Virtual reality also has potential to be "the great equalizer," LHB's Fischer noted. A middle-school maintenance worker can put on a VR headset and notice design flaws that might go unnoticed by project managers. When debates arise over expensive public projects, elected officials and citizens alike can use a Google Cardboard viewer to step inside of the proposed building ahead of public meetings or voter referendums.

"For many projects, you've got clients located all over the place," said Dan Stine, an LHB architect, who trains building designers around the world on computer-based modeling and virtual reality software. "You have periodic meetings, but when we update the design, they can go to their website and get the latest version. It becomes a single source of truth. That's the beauty of this."

The software and technology remain expensive. But builders and developers such as Boser believe investing in VR at the front end, will pay off with greater certainty and cost savings as a project progresses.

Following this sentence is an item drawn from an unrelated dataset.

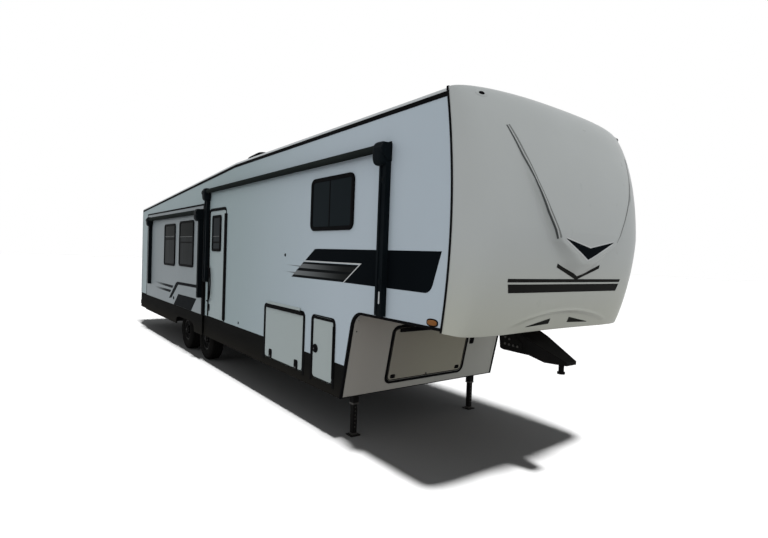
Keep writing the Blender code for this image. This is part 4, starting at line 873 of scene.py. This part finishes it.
def buildNoseParts():
    y0, y1, z0, z1 = noseParts["hatch"]
    radius, gap = noseParts["radius"], noseParts["gap"]
    surround = frameOn(onSlope, roundedLoop(y0, y1, z0, z1, radius, 8), noseParts["profile"])
    put("nose_hatch_surround", surround, "trim_black")
    parts = [gasketOn(onSlope, (y0 + gap, y1 - gap, z0 + gap, z1 - gap), radius - gap, leafTrim["noseGasket"]),
             hingeCover(onSlope, *noseParts["hinge"])]
    for y, z in noseParts["latches"]:
        parts += [domeOn(onSlope, y, z, 0.034, 0.024, 0.015, 5.0),
                  domeOn(onSlope, y, z + 0.008, 0.022, 0.012, 0.021, 5.0)]
    put("nose_hatch_gasket", parts, "trim_black", "nose_hatch_leaf")
    key = domeOn(onSlope, *noseParts["key"], 0.012, 0.012, 0.010)
    put("nose_hatch_keyhole", key, "bright_metal", "nose_hatch_leaf")
    y, z, a, b = noseParts["socket"]
    socket = [domeOn(onSlope, y, z, a, b, 0.020, 6.0), domeOn(onSlope, y, z, a * 0.75, b * 0.75, 0.028, 5.0)]
    put("nose_socket", socket, "trim_black")
    rivets = [domeOn(onSlope, y, z, 0.008, 0.008, 0.004) for y, z in noseParts["rivets"]]
    put("nose_rivets", rivets, "steel_black_paint")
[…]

"All projects have what we call, 'conflicts' — things that don't conform or need changing," he said. "We can blow through $100,000 in a major problem in about 5 minutes.

"If all of a sudden you have a change order to add a light fixture, and you only find out after the drywall is up and everything is finished, that's a costly add. With this? You want a light fixture? It probably won't cost you as much because it'll be incorporated into the bid."